John coughed on his bong smoke. “Required for what?”

“To saw open reality’s crust,” she replied. “Obviously.”

They trekked across the desert: Lars waddling like a feathery metronome, John clutching his serrated bread knife as if proper angles might coax universe-explanations from it, and the four-armed woman sashaying as though destiny had never once tripped her.

She called herself Calyx. “I hail from a quadrant where sensuality serves as weaponry and bureaucracy is punished.”

“That sounds exhausting,” John observed.

“Breathing without poetry is exhausting,” she countered, brushing one hand against his arm, sending sparks up his spine like an oscillating neon No Vacancy sign.

At the desert fissure – a glowing seam in the earth’s crust pulsing like a sleeping god’s belly – Lars plucked a cigarette he’d cached in his feathers. “Saw here,” the penguin commanded, pointing his flipper at the fissure.

John examined his bread knife. “You want me to saw open the earth?”

“Not the earth,” Calyx corrected. “Reality’s contract. The fine print has expired.”

John pondered this. He reflected on his years wasted in customer service for a tech startup that sold virtual toasters for existential bread. He remembered the buzzing fluorescent light that witnessed his birth. He considered his unforgivable middle name: Earl.

Then he began to saw with his butter knife.

The fissure burst open like a piñata, but instead of candy, intangible possibilities spilled forth: glowing fish with wings, subway trains chirping madrigals, books that wrote their readers instead of vice versa.

Calyx stepped forward, four arms raised like an alien messiah. “This is the new contract,” she proclaimed. “Rainwater, sign it with your breath.”

John inhaled air that tasted of cinnamon and gasoline. He exhaled, and his name etched itself onto the glowing seam, in Sanskrit.

Suddenly, the desert rippled. Mountains bent like magician spoons. Lars removed his galactic sunglasses, revealing eyes that were miniature black holes. He bowed and proclaimed, “Well done, Johnny boy. You’ve reset the odds.”

Every cosmic adventure is better with love although its irresponsible cousin lust seldom demands it. But on that night, beneath a sky stitched from purple velvet and migraine lightning, Calyx wrapped all four arms around John. He felt destiny embracing him while fate simultaneously strangled him.

“Why me?” he whispered, intoxicated by her perfume as the stars actively rearranged themselves into obscene hieroglyphs.

“Because you’re John Rainwater,” she explained. “Rainwater happens when the sky gets too emotional. Leaks in the system birthed you.”

By morning, Lars had vanished, leaving only gin-soaked footprints. The fissure had sealed itself, rendering the desert smooth and smug, as if nothing had occurred. Calyx kissed John’s forehead with lips that felt like jazz saxophones. “I must return to my quadrant now,” she said. “Remember: saws serve purposes beyond wood. They slice through illusions.”
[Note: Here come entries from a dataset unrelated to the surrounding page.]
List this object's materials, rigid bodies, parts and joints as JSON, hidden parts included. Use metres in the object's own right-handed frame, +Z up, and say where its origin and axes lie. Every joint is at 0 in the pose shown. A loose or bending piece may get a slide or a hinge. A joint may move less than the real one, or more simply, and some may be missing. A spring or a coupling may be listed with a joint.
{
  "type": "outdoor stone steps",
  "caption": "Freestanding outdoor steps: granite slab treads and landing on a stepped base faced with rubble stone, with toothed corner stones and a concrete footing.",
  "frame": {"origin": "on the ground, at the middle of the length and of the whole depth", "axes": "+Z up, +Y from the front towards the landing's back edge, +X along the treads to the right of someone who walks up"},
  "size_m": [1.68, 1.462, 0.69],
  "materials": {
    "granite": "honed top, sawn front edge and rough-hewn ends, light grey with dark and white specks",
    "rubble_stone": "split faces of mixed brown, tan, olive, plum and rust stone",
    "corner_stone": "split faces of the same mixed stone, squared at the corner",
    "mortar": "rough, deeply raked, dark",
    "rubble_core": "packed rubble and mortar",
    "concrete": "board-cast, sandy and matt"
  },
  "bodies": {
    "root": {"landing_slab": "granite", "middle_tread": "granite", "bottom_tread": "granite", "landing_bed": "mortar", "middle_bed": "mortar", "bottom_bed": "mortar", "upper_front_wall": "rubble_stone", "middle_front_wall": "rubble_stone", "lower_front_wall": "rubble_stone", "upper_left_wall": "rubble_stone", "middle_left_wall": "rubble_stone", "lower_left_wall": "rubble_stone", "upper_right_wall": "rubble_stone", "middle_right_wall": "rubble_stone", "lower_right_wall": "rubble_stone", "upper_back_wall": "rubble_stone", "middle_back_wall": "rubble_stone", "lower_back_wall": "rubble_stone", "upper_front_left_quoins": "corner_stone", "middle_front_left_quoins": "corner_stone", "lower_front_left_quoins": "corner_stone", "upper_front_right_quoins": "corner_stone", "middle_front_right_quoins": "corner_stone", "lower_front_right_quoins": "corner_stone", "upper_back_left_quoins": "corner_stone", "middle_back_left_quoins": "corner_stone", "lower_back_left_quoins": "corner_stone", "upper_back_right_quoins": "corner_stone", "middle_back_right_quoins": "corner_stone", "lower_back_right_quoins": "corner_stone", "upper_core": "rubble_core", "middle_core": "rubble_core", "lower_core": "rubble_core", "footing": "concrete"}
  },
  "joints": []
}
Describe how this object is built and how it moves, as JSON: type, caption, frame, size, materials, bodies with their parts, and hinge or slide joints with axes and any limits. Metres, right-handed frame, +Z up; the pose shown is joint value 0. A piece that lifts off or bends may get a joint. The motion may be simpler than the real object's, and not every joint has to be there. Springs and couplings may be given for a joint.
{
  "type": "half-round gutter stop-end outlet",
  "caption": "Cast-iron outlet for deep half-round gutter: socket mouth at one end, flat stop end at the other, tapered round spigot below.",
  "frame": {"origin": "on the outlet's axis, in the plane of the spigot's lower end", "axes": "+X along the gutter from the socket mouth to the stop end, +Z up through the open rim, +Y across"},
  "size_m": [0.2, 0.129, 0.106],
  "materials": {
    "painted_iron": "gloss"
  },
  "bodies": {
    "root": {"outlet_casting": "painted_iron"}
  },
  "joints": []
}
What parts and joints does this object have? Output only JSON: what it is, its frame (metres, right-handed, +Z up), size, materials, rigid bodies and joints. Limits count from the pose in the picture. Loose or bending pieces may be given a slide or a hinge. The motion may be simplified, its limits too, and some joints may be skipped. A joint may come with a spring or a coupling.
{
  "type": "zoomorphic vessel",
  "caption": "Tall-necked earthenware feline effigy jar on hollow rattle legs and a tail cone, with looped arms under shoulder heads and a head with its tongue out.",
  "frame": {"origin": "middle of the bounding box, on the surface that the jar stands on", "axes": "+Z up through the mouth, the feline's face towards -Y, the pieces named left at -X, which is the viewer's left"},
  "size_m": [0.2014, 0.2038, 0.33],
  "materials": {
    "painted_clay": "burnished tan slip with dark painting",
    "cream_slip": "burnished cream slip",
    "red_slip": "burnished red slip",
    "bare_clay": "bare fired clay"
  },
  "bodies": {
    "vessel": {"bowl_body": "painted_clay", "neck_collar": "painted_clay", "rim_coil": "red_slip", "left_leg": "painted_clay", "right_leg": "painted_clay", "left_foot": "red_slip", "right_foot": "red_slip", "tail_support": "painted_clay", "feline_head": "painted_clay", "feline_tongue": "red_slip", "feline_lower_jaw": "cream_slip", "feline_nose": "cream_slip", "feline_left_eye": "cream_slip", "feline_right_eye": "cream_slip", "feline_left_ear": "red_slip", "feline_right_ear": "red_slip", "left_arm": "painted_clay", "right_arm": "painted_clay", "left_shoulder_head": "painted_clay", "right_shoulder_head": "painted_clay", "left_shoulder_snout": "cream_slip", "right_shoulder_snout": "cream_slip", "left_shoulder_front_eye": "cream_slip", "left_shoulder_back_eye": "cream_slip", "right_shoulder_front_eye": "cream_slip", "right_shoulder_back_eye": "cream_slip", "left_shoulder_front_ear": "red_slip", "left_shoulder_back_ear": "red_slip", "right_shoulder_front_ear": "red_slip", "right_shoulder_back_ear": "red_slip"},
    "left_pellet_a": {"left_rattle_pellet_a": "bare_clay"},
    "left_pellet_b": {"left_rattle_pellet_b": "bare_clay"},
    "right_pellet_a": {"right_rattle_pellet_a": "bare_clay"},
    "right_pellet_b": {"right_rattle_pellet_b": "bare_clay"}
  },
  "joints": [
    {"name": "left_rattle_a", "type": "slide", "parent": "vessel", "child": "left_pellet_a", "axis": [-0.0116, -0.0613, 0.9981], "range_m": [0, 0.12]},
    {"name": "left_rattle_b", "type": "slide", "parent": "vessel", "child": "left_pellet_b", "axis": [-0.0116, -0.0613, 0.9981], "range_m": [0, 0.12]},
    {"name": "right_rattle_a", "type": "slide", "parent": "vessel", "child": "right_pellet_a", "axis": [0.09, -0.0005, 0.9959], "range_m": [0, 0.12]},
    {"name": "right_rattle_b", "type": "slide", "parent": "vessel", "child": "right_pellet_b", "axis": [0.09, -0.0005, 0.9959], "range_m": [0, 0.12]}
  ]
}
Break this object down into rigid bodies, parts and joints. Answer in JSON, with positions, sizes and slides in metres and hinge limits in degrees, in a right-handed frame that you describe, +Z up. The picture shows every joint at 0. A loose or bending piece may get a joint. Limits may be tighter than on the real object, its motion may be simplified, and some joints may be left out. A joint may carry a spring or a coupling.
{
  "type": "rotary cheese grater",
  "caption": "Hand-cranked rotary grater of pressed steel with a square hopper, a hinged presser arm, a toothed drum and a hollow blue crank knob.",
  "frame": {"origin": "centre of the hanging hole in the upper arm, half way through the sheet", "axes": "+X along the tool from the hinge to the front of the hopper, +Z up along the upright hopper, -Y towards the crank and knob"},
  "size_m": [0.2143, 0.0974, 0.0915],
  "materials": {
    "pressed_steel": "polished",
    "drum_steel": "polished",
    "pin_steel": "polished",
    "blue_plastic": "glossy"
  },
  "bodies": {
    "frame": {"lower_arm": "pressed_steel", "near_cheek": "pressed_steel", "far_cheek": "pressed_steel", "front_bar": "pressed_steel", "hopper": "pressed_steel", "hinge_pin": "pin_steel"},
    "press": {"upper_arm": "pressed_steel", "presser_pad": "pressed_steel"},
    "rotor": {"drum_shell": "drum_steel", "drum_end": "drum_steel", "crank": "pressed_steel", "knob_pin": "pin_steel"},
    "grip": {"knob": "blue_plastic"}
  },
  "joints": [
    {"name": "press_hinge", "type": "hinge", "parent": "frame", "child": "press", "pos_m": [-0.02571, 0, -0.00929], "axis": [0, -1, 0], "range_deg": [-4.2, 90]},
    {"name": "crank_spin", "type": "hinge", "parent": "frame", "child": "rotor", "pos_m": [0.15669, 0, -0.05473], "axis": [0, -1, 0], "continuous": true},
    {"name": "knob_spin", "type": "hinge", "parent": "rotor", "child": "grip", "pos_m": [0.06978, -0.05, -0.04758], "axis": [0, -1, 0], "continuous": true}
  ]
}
Then she vanished in a shimmer of Louvre souvenir-shop jewels.

John Rainwater stood alone in the desert. His bread knife now lay dull, its serrations flattened into smoothness. He lit Lars’s cigarette, inhaled deeply, and laughed that made the coyotes pause mid-howl and reconsider their careers.

For the first time in his life, the fluorescent hum in his skull fell silent.

And that, dear reader, tells how John Rainwater became the only man to saw open reality with a bread knife, fall into a four-armed goddess’s embrace, and share a cigarette with a penguin named Lars.

The rest of us continue to struggle to catch up.